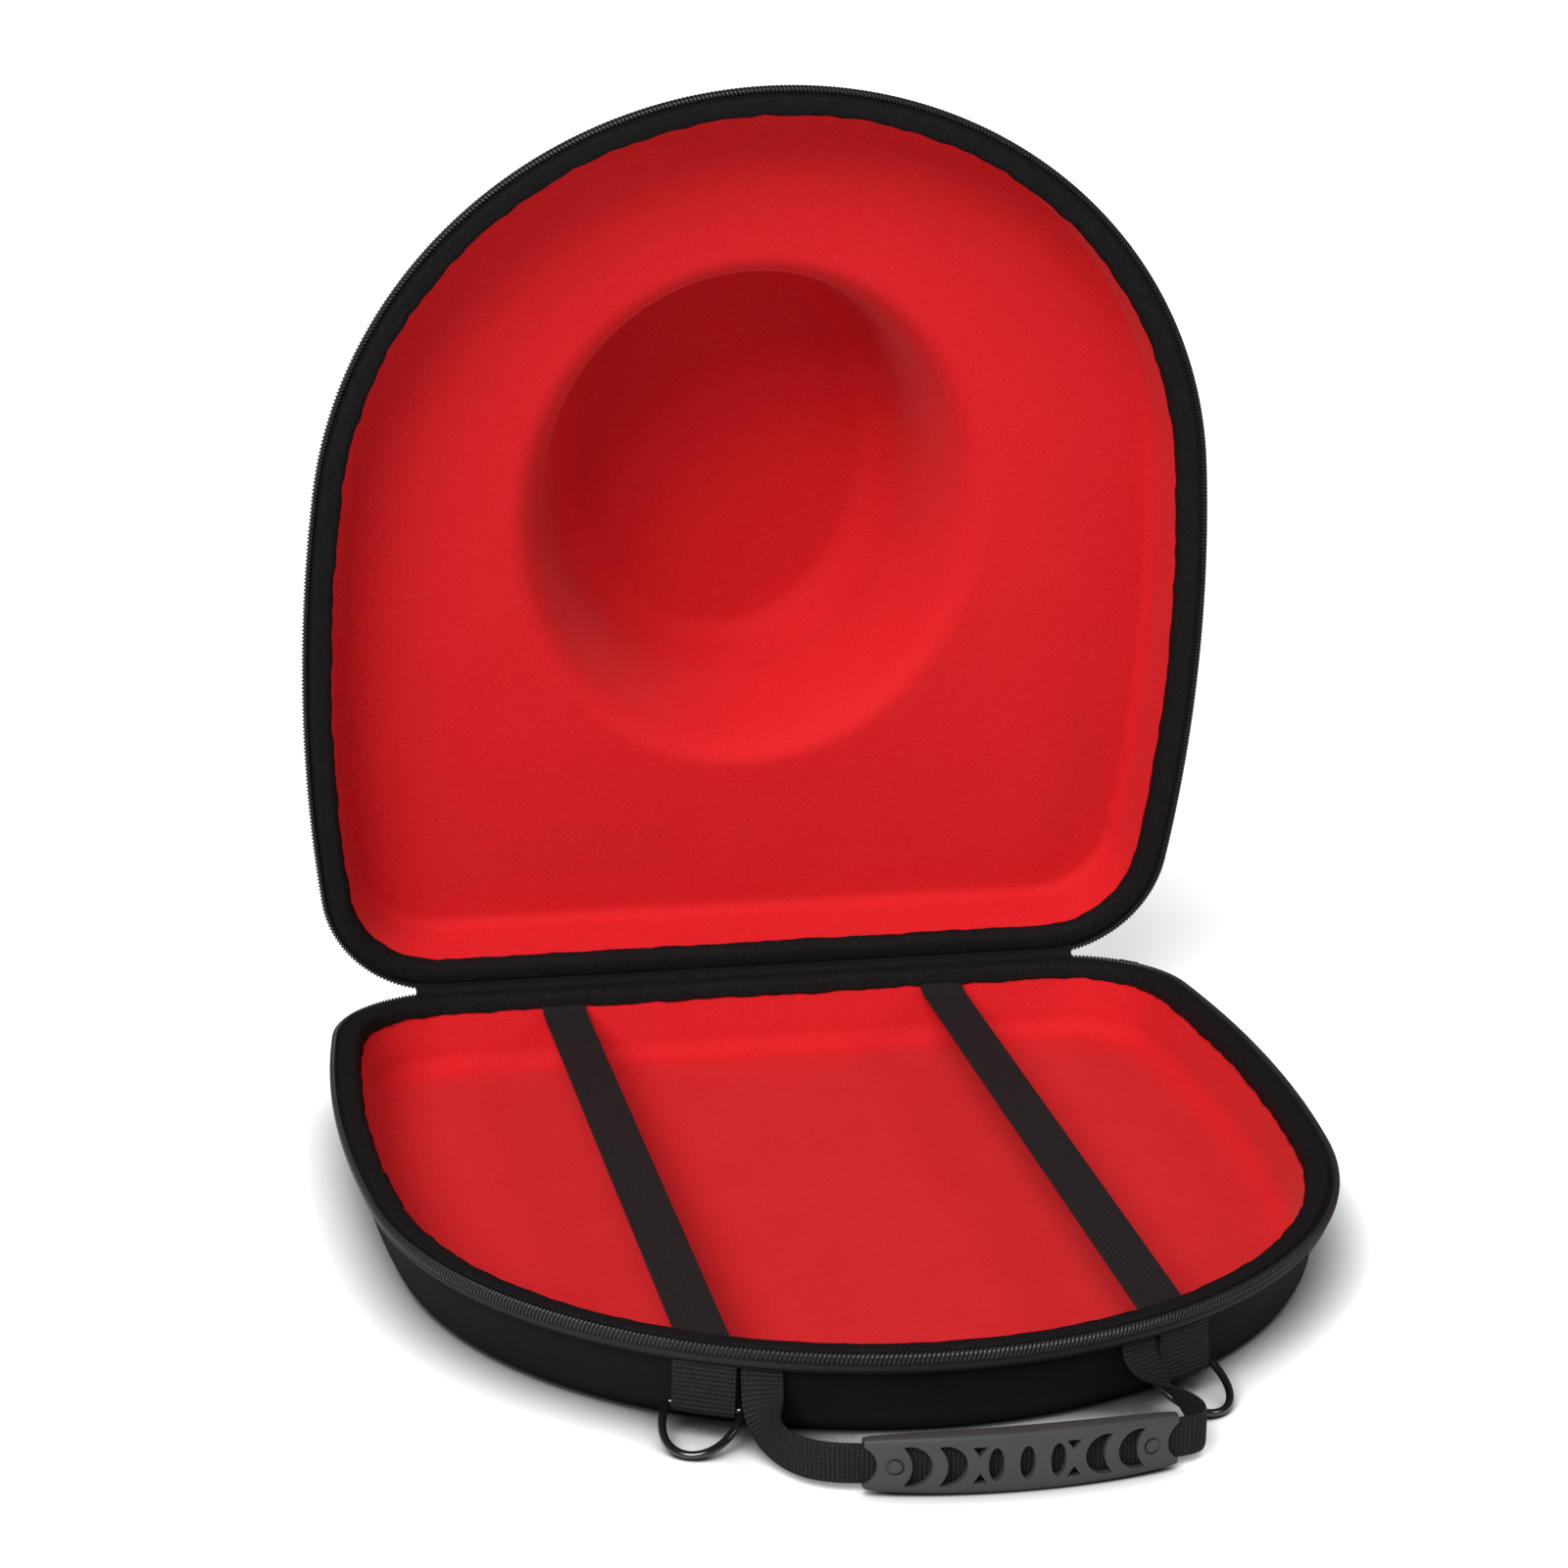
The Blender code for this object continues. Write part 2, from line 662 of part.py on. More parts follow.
def build():
    for obj in list(bpy.data.objects):
        bpy.data.objects.remove(obj)

    make_object("base_shell", *loft(base_shell(), True, False), BLACK, 0.75)
    make_object("base_lining", *loft(base_lining(), True, False), RED, 0.85)
    rings = binding(RIM_LOW, 1, BASE_CUP_IN, BASE_CUP_DEPTH)
    make_object("base_binding", *loft(rings, True, True), BLACK, 0.85)
    make_object("base_zip", *zip_half(RIM_LOW, 1), BLACK, 0.55)
    make_object("hinge_leaf_base", *hinge_leaf(RIM_LOW, 1), BLACK, 0.85)
    make_object("zip_slider", *zip_slider(), METAL, 0.3, 1.0)
    for side, name in ((-1, "left"), (1, "right")):
        make_object("ring_tab_" + name, *tab_loop(side * TAB_X), WEB, 0.8)
        make_object("d_ring_" + name, *d_ring(side * TAB_X), METAL, 0.25, 1.0)
        make_object("elastic_" + name, *elastic(side * ELASTIC_X), WEB, 0.8)
    make_object("handle_strap", *handle_strap(), WEB, 0.8)
    grip = make_object("handle_grip", *handle_grip(), RUBBER, 0.6)
    cut_windows(grip)

    rings = binding(RIM_HIGH, -1, LID_FOOT_IN, LID_DEPTH - LID_CUP_ROUND)
    turn_open([
        make_object("lid_shell", *loft(lid_shell(), True, False), BLACK, 0.75),
        make_object("lid_lining", *loft(lid_lining(), True, False), RED, 0.85),
        make_object("lid_binding", *loft(rings, True, True), BLACK, 0.85),
        make_object("lid_zip", *zip_half(RIM_HIGH, -1), BLACK, 0.55),
        make_object("hinge_leaf_lid", *hinge_leaf(RIM_HIGH, -1), BLACK, 0.85),
    ])


build()
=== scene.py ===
"""Looks for the hat travel case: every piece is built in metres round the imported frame.

The lid pieces are built closed and then turned open about the hinge line, as the frame's are.
"""
import math

import bmesh
import bpy
import numpy as np
from bpy.props import FloatProperty, FloatVectorProperty, PointerProperty
from mathutils import Matrix, Vector


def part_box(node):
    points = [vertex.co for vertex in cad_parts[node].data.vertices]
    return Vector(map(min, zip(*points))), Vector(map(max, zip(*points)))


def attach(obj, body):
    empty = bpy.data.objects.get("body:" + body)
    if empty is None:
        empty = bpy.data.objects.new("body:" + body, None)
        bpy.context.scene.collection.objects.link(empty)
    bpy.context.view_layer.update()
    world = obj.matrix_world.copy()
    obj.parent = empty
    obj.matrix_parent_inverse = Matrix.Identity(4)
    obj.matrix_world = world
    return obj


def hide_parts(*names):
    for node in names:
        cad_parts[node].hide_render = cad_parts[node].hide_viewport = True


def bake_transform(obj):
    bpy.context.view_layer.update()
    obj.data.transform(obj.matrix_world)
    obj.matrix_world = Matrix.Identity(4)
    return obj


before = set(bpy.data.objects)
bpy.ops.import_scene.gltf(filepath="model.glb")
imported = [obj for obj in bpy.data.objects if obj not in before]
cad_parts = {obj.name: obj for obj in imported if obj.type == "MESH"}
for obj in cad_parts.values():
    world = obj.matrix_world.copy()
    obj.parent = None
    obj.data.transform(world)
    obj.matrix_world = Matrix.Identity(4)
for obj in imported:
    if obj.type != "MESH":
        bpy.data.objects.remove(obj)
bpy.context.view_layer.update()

bl_info = {
    "name": "Hat travel case",
    "version": (1, 0, 0),
    "blender": (4, 5, 0),
    "location": "View3D > Sidebar > Hat case",
    "description": "Builds the cloth, zip, webbing, rings and grip of an open hat travel case",
    "category": "Object",
}

# Outline and heights of the frame
CASE_W = 0.410
CASE_L = 0.425
FRONT_R = 0.201
SIDE_R = 0.782
CORNER_R = 0.055
HINGE_Y = 0.213
HINGE_Z = 0.039
LID_OPEN = math.radians(80.0)
RIM_LOW = 0.0375
RIM_HIGH = 0.0405
LIP_H = 0.0075
FIT_GAP = 0.0003

# Moulded shells and linings
SHELL_T = 0.003
LIP_IN = 0.0011
WALL_IN = 0.0045
BASE_FOOT_IN = 0.009
BASE_ROUND = 0.010
LINING_T = 0.002
LINING_IN = 0.0098
BASE_CUP_IN = 0.0148
BASE_CUP_Z = 0.016
BASE_CUP_ROUND = 0.0107
LID_DEPTH = 0.032
LID_CUP_IN = 0.0143
LID_CUP_ROUND = 0.0067

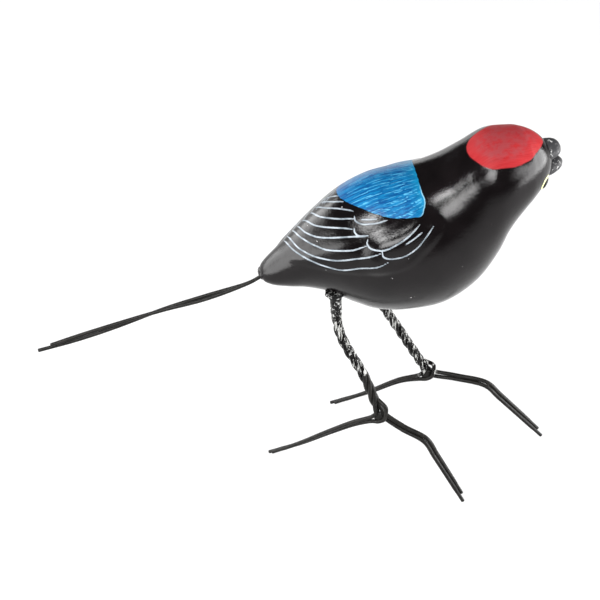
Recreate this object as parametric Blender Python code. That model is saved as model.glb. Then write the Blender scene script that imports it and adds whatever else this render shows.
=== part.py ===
"""Hand-built ceramic songbird standing on legs twisted from iron wire.

The solid clay body carries a short open beak, a blunt tail stub and low wings. Each leg is a
rope of four wires that part at the ankle, two into a front toe and two into a back toe. Two
more wires, loosely twisted, make the long tail.

The bird faces +X with +Z up. Lengths are millimetres and angles degrees, with zero at the
middle of the body; the last step stands the figure on its toes, centred over the origin.
"""

import math

import bpy
import numpy as np
from mathutils import Vector
from mathutils.bvhtree import BVHTree

MM = 0.001

# Clay body, from the stub's end to the tip of the bill. The shapes below are drawn for a bird
# of DRAWN_LENGTH, and BODY_LENGTH scales them.
BODY_LENGTH = 95.9
DRAWN_LENGTH = 95.9
BODY_LEAN = 6.0
BODY_SECTIONS = 40
BODY_SIDES = 24

# Each station from the tail stub to the neck: forward, up, tilt, half height, half width.
BODY_STATIONS = (
    (-44.3, -11.5, 14.0, 1.8, 2.6),
    (-43.4, -11.3, 14.0, 2.9, 3.8),
    (-41.0, -10.6, 14.0, 4.6, 5.4),
    (-36.7, -8.8, 14.0, 6.9, 7.4),
    (-31.9, -6.4, 13.0, 9.6, 9.5),
    (-25.5, -3.9, 10.0, 13.5, 12.9),
    (-17.6, -2.4, 6.0, 18.9, 17.2),
    (-9.0, -1.7, 3.0, 22.6, 20.6),
    (0.0, -1.1, 5.0, 23.8, 22.0),
    (9.4, 0.6, 11.0, 23.8, 21.9),
    (17.6, 5.8, 18.0, 22.2, 20.0),
    (24.0, 13.3, 20.0, 19.6, 17.5),
    (28.9, 20.0, 14.0, 17.4, 15.9),
)

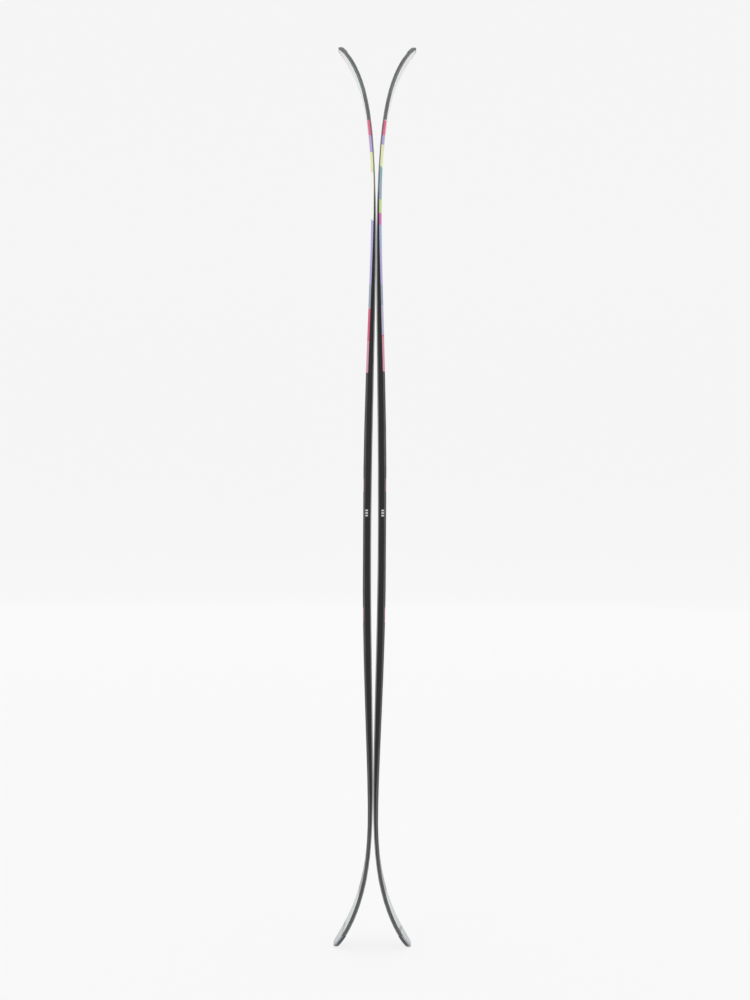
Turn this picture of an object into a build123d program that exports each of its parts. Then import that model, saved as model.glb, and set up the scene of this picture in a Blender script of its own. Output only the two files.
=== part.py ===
"""Pair of wide, steel-edged cross country skis, stood upright base to base.

+Z runs up the skis from the tail ends (z = 0) to the tip ends, X is the thickness
direction and Y the width. The right ski is built at x > 0 with its base facing -X;
the left ski is its mirror image. All lengths are millimetres.
"""
import os
from math import atan, cos, degrees, hypot, pi, sin

from build123d import *

os.makedirs("parts", exist_ok=True)

# Side profile of the base, seen along Y
LENGTH = 1800
GAP = 0.2                      # from the contact plane x = 0 to the base at its lowest points
FRONT_CONTACT = 1400
REAR_CONTACT = 322
CAMBER_PEAK = 812
CAMBER = 6.6
CAMBER_POWER = 1.5
TIP_RISE = 71.5
TIP_EARLY_SHARE = 0.33         # part of the rise that starts gently at the contact point
TIP_POWER = 6.4
TAIL_RISE = 71.5
TAIL_EARLY_SHARE = 0.27
TAIL_POWER = 3.8

# Thickness along the ski
TIP_THICKNESS = 7.3
TAIL_THICKNESS = 7.6
LAND_START, LAND_END = 720, 960        # flat binding zone
LAND_X = 22.9
TAPER_FRONT = 1560             # beyond these heights the ski keeps its end thickness
TAPER_REAR = 180
TAPER_POWER = 1.1

# Plan outline, seen along X
TIP_HALF, WAIST_HALF, TAIL_HALF = 56, 39.5, 48
SHOVEL_Z, WAIST_Z, TAIL_Z = 1655, 850, 120
END_FLAT = 5                   # half width of the short straight cut across each end
TAIL_FULLNESS = (1.2, 1.1)     # how far the end curves carry on straight at their two ends
TIP_FULLNESS = (1.15, 1.05)

# Layers
BASE_THICKNESS = 1.3
EDGE_SIZE = 2.0                # square steel body of the edge
EDGE_FLANGE = 8.0              # how far the flange reaches in from the outline
DAMPER = 0.3
CORE_BOTTOM = EDGE_SIZE + DAMPER
SHEET = 0.8                    # topsheet, and the laminate under it
LAMINATE_INSET = 6.2
PLATE = 0.8
PLATE_HALF_WIDTH = 28
PLATE_START, PLATE_END = 620, 1060
BEVEL_RUN, BEVEL_DROP = 4.0, 3.2
CORE_START, CORE_END = 170, 1640
STRINGER_INNER, STRINGER_OUTER = 9, 17
GROOVE_HALF_WIDTH, GROOVE_DEPTH = 4, 0.6
GROOVE_START, GROOVE_END = 210, 1540

# End guards
TIP_GUARD_Z = LENGTH - 15
TAIL_GUARD_Z = 28
GUARD_RING = 5.6
GUARD_PROUD = 0.6              # below the base
NOSE_FLAT = 0.3                # depth of the flat left on the round ends

# Working sizes
HALF_SPACE = 80                # wider than the ski
MARGIN = 12                    # lines run this far past both ends before they are trimmed
STEP = 75                      # spacing of the points that carry a line along the ski
DEEP = 130                     # further out than any point of the ski
CLEAR = 1                      # cutting shapes reach this far outside what they cut
OUTLINE_SPOTS = (5, 6, 6)      # spots on the tail, side and tip curves of the outline
SETTLE_PASSES = 8              # rounds after which a foot point no longer moves


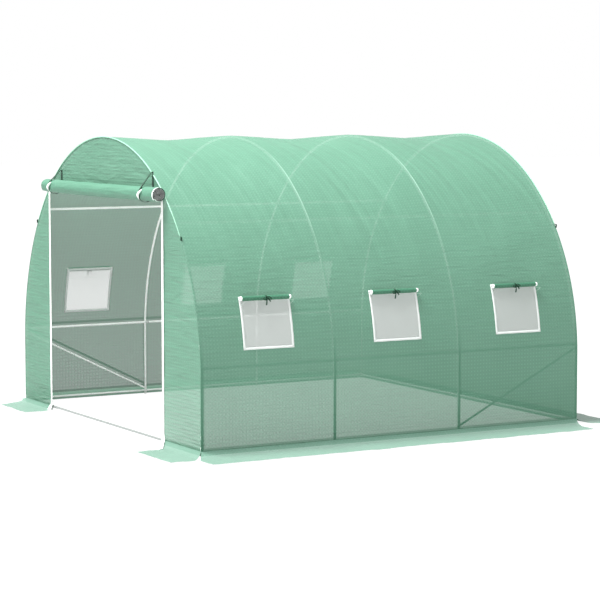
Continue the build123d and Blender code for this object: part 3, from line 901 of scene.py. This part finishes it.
def strap_loop(strap_x, strap_top):
    """Path of a door strap: round the roll and up to where it is sewn to the wall."""
    loop_y = -WALL_Y - LOOP_STEP
    dy, dz = loop_y - roll_y, strap_top - ROLL_HEIGHT
    lean = atan2(dz, dy)
    spread = acos((strap_reach - LOOP_RADIUS) / sqrt(dy * dy + dz * dz))
    front, back = lean + spread, lean - spread
    path = []
    for a in np.linspace(front, back + 2 * pi, 40):
        height = ROLL_HEIGHT - STRAP_DROP + strap_reach * sin(a)
        path.append((strap_x, roll_y + strap_reach * cos(a), height))
    for a in np.linspace(back, front, 10):
        path.append((strap_x, loop_y + LOOP_RADIUS * cos(a), strap_top + LOOP_RADIUS * sin(a)))
    path.append(path[0])
    path = np.array(path)
    path[:, 0] += STRAP_WAVER * np.sin(np.linspace(0, 9, len(path)))
    return path


def strap_tail(strap_x, layer, begin, end):
    """A layer of the white tape tail that hangs from a strap down the front of the roll."""
    tail = []
    for t in np.linspace(0, 1, TAIL_POINTS):
        a = radians(begin + (end - begin) * t)
        reach = strap_reach + TAIL_GAP + TAIL_LAYER * layer + TAIL_BOW * sin(pi * t)
        x = strap_x + TAIL_START - TAIL_DRIFT * t
        tail.append((x, roll_y + reach * cos(a), ROLL_HEIGHT + reach * sin(a)))
    narrow = TAIL_NARROW + (1 - TAIL_NARROW) * smoothstep(0.0, 0.45, np.linspace(0, 1, TAIL_POINTS))
    return ribbon(tail, (1, 0, -0.4), TAIL_WIDTH, TAIL_SHEET, taper=narrow)


straps = [ribbon(strap_loop(*strap), (1, 0, 0), STRAP_WIDTH, STRAP_SHEET) for strap in STRAPS]
tails = [strap_tail(x, *layer) for x, _ in STRAPS for layer in TAIL_LAYERS]
place(join_shapes("door_strap_webbing", straps, green_webbing), "strap_webbing", "door_straps")
place(join_shapes("door_strap_tails", tails, white_tape), "strap_webbing")

# Zip tapes on the doorway's two edges, down over the slanting edge of the ground flaps
ZIP_TAPE, ZIP_SHEET = 0.026, 0.0014
ZIP_LAP = 0.006  # how far the tape reaches over the doorway
ZIP_CORNER, ZIP_FOOT = 0.042, 0.060  # the tape bends outwards between these heights
ZIP_EDGES = (  # the doorway's edge, its side, and where the tape ends on the ground
    (DOOR_RIGHT, 1, (1.103, -1.612, 0.008)),
    (DOOR_LEFT, -1, (-0.950, -1.545, 0.012)),
)
tape_y = -WALL_Y - 0.0035
zip_shapes, tooth_paths = [], []
for edge, side, end in ZIP_EDGES:
    x = edge + side * (ZIP_TAPE / 2 - ZIP_LAP)
    path = [(x, tape_y, z) for z in np.linspace(ROLL_HEIGHT - 0.035, ZIP_FOOT, 60)]
    ways = [(1.0, 0.0, 0.0)] * len(path)
    corner = np.array((x, tape_y, ZIP_CORNER))
    tip = np.array(end)
    across_tip = np.cross((0, 0, 1), tip - corner)
    across_tip /= np.linalg.norm(across_tip)
    if across_tip[0] < 0:
        across_tip = -across_tip
    for t in np.linspace(0.08, 1, 12):
        p = corner + (tip - corner) * t
        p[2] = corner[2] * (1 - t) ** 1.6 + tip[2]
        path.append(tuple(p))
        blend = min(1.0, 2 * t)
        ways.append(tuple(np.array((1.0, 0, 0)) * (1 - blend) + across_tip * blend))
    zip_shapes.append(ribbon(path, ways, ZIP_TAPE, ZIP_SHEET))
    tooth_x = x - side * (ZIP_TAPE / 2 - 0.003)
    tooth_paths.append([(tooth_x, tape_y - 0.0012, z) for z in np.linspace(ROLL_HEIGHT - 0.04, 0.065, 90)])
place(join_shapes("doorway_zip_tapes", zip_shapes, white_tape), "window_net")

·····

== Work to complete ==
Look through the material above and print exactly the lines from the one containing "Turn this picture" to the one containing "TIP_FULLNESS = (1.15, 1.05)", both included, and nothing more.

== Written reply ==
Turn this picture of an object into a build123d program that exports each of its parts. Then import that model, saved as model.glb, and set up the scene of this picture in a Blender script of its own. Output only the two files.
=== part.py ===
"""Pair of wide, steel-edged cross country skis, stood upright base to base.

+Z runs up the skis from the tail ends (z = 0) to the tip ends, X is the thickness
direction and Y the width. The right ski is built at x > 0 with its base facing -X;
the left ski is its mirror image. All lengths are millimetres.
"""
import os
from math import atan, cos, degrees, hypot, pi, sin

from build123d import *

os.makedirs("parts", exist_ok=True)

# Side profile of the base, seen along Y
LENGTH = 1800
GAP = 0.2                      # from the contact plane x = 0 to the base at its lowest points
FRONT_CONTACT = 1400
REAR_CONTACT = 322
CAMBER_PEAK = 812
CAMBER = 6.6
CAMBER_POWER = 1.5
TIP_RISE = 71.5
TIP_EARLY_SHARE = 0.33         # part of the rise that starts gently at the contact point
TIP_POWER = 6.4
TAIL_RISE = 71.5
TAIL_EARLY_SHARE = 0.27
TAIL_POWER = 3.8

# Thickness along the ski
TIP_THICKNESS = 7.3
TAIL_THICKNESS = 7.6
LAND_START, LAND_END = 720, 960        # flat binding zone
LAND_X = 22.9
TAPER_FRONT = 1560             # beyond these heights the ski keeps its end thickness
TAPER_REAR = 180
TAPER_POWER = 1.1

# Plan outline, seen along X
TIP_HALF, WAIST_HALF, TAIL_HALF = 56, 39.5, 48
SHOVEL_Z, WAIST_Z, TAIL_Z = 1655, 850, 120
END_FLAT = 5                   # half width of the short straight cut across each end
TAIL_FULLNESS = (1.2, 1.1)     # how far the end curves carry on straight at their two ends
TIP_FULLNESS = (1.15, 1.05)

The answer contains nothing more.